**RECORDS TO PROCESS:**
#####

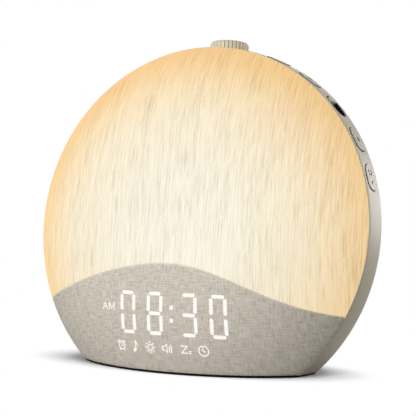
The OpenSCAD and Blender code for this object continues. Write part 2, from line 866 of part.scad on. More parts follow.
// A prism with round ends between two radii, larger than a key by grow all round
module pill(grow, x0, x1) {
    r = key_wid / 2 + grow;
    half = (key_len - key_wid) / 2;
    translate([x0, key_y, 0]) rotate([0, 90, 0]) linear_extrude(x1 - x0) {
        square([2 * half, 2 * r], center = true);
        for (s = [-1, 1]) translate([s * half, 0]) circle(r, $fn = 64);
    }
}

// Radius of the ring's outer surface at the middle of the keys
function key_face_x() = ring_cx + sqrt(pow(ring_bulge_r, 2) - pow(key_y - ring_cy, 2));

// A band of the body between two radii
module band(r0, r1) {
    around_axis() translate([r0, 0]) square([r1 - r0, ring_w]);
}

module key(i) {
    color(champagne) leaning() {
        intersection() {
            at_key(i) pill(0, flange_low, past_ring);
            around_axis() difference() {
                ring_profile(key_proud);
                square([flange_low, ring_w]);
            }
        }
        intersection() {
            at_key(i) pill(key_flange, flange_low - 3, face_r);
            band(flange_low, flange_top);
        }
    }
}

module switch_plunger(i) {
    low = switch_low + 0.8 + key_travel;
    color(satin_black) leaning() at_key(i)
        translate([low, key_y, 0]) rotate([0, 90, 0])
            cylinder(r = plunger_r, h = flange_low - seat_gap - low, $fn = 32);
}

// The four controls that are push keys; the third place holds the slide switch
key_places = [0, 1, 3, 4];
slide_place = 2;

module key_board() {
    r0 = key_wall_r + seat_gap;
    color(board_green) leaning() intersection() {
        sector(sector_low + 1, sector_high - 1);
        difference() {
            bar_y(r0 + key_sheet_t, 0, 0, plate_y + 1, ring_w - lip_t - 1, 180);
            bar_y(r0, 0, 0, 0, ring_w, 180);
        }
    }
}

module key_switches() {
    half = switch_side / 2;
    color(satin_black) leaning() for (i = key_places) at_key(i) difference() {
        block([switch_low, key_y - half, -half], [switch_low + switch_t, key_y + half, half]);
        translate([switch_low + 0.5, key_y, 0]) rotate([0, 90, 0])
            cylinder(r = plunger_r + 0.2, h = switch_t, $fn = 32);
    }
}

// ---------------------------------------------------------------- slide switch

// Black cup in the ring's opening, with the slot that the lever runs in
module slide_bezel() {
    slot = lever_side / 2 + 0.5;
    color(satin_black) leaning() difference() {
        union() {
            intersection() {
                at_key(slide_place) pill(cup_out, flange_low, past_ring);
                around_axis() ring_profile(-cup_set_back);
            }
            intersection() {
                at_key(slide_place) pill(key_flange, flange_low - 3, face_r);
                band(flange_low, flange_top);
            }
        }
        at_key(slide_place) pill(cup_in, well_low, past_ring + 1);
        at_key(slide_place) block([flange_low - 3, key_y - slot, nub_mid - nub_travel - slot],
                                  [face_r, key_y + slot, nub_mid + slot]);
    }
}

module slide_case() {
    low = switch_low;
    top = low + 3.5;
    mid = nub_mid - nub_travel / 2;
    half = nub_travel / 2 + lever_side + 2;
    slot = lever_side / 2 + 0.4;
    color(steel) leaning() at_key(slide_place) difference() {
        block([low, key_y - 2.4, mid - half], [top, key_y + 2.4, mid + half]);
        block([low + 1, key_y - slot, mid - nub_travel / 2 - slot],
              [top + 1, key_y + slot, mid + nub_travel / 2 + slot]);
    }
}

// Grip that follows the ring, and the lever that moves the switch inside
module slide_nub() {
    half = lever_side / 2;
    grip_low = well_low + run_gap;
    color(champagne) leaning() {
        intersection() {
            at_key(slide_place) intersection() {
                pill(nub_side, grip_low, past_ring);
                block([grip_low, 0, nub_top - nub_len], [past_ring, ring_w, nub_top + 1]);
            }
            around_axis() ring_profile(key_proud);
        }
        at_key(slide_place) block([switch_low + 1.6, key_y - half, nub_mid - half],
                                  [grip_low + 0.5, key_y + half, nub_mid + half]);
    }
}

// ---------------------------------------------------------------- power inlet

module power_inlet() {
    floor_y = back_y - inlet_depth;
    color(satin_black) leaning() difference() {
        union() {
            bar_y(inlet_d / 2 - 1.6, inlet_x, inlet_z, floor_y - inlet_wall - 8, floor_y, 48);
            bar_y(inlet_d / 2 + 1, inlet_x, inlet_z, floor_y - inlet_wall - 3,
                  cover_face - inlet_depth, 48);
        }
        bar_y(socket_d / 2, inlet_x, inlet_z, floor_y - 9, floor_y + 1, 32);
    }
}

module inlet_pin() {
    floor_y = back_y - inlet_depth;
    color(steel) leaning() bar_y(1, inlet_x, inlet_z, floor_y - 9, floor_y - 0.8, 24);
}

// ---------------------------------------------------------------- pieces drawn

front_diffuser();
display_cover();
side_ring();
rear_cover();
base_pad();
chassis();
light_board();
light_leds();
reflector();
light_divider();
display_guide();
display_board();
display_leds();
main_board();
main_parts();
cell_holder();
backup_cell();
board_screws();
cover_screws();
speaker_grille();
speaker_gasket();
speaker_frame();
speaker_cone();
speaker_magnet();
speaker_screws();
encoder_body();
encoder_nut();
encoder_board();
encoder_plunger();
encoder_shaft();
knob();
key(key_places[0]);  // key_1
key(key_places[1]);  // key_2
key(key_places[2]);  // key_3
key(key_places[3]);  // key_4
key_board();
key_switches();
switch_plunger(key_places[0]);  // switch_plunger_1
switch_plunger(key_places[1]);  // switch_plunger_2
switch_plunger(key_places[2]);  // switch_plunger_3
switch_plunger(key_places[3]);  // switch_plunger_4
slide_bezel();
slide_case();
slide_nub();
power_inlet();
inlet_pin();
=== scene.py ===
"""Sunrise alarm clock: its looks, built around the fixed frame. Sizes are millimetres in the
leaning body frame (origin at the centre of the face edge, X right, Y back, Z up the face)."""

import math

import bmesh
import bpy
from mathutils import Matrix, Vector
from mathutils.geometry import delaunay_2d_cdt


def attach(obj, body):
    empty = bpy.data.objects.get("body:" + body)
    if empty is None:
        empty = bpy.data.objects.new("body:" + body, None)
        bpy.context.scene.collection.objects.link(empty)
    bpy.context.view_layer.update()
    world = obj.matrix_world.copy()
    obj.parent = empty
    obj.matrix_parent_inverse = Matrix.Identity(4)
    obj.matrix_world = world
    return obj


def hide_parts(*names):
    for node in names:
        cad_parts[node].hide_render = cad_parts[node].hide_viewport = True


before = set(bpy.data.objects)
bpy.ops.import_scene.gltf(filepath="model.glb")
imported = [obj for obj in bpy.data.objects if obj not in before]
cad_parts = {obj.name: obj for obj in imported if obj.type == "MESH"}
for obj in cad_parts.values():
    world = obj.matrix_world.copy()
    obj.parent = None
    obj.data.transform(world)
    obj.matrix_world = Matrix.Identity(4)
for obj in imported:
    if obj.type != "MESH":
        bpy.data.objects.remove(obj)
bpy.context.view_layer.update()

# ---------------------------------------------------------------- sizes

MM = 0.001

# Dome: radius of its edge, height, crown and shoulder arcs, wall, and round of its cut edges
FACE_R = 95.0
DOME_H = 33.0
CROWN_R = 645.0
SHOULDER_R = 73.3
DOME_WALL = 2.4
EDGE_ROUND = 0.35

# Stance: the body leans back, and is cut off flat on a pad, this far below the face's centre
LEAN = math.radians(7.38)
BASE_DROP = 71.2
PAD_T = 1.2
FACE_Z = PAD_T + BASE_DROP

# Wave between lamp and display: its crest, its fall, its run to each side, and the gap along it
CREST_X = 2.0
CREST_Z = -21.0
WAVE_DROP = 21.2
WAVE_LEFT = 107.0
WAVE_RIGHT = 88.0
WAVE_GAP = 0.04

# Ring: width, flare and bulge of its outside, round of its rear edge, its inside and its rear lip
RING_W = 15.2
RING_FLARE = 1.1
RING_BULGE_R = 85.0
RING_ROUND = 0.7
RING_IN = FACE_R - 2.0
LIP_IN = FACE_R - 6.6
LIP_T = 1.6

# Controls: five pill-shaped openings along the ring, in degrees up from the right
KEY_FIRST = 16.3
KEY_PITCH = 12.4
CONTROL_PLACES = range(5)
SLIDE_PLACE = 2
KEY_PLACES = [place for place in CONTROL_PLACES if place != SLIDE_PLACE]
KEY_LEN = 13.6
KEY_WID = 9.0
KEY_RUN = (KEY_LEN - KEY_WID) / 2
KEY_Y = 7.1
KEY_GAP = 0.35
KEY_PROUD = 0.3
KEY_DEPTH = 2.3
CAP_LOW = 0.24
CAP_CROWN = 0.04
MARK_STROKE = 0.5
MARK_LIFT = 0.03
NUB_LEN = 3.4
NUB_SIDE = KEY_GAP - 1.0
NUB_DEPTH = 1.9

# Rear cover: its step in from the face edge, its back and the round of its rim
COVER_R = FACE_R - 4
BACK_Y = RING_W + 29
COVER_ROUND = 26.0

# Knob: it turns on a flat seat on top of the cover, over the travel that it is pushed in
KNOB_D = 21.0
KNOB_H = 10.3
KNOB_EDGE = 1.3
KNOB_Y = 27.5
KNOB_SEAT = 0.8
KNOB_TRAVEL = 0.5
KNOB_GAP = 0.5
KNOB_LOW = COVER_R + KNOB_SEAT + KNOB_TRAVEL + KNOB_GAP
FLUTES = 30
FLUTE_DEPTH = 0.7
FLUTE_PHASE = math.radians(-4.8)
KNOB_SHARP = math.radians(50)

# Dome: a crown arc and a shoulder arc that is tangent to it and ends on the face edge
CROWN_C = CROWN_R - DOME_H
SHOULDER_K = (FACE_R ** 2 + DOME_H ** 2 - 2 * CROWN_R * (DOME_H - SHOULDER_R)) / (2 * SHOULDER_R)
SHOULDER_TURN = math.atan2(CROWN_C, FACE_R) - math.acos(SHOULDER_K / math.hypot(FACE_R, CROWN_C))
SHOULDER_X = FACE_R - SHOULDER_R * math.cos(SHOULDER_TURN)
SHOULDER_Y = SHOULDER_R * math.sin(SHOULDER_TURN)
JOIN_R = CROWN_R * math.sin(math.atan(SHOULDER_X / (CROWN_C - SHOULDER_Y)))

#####

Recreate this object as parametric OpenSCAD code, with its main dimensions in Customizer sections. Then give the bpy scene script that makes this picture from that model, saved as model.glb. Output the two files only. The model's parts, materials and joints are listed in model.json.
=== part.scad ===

#####

**TASK DESCRIPTION:** The lines from the one containing "front_diffuser();" to the one containing "obj.data.transform(world)", both included, are to be extracted exactly; give no other line.

**OUTPUT OF THE EXERCISE:**
front_diffuser();
display_cover();
side_ring();
rear_cover();
base_pad();
chassis();
light_board();
light_leds();
reflector();
light_divider();
display_guide();
display_board();
display_leds();
main_board();
main_parts();
cell_holder();
backup_cell();
board_screws();
cover_screws();
speaker_grille();
speaker_gasket();
speaker_frame();
speaker_cone();
speaker_magnet();
speaker_screws();
encoder_body();
encoder_nut();
encoder_board();
encoder_plunger();
encoder_shaft();
knob();
key(key_places[0]);  // key_1
key(key_places[1]);  // key_2
key(key_places[2]);  // key_3
key(key_places[3]);  // key_4
key_board();
key_switches();
switch_plunger(key_places[0]);  // switch_plunger_1
switch_plunger(key_places[1]);  // switch_plunger_2
switch_plunger(key_places[2]);  // switch_plunger_3
switch_plunger(key_places[3]);  // switch_plunger_4
slide_bezel();
slide_case();
slide_nub();
power_inlet();
inlet_pin();
=== scene.py ===
"""Sunrise alarm clock: its looks, built around the fixed frame. Sizes are millimetres in the
leaning body frame (origin at the centre of the face edge, X right, Y back, Z up the face)."""

import math

import bmesh
import bpy
from mathutils import Matrix, Vector
from mathutils.geometry import delaunay_2d_cdt


def attach(obj, body):
    empty = bpy.data.objects.get("body:" + body)
    if empty is None:
        empty = bpy.data.objects.new("body:" + body, None)
        bpy.context.scene.collection.objects.link(empty)
    bpy.context.view_layer.update()
    world = obj.matrix_world.copy()
    obj.parent = empty
    obj.matrix_parent_inverse = Matrix.Identity(4)
    obj.matrix_world = world
    return obj


def hide_parts(*names):
    for node in names:
        cad_parts[node].hide_render = cad_parts[node].hide_viewport = True


before = set(bpy.data.objects)
bpy.ops.import_scene.gltf(filepath="model.glb")
imported = [obj for obj in bpy.data.objects if obj not in before]
cad_parts = {obj.name: obj for obj in imported if obj.type == "MESH"}
for obj in cad_parts.values():
    world = obj.matrix_world.copy()
    obj.parent = None
    obj.data.transform(world)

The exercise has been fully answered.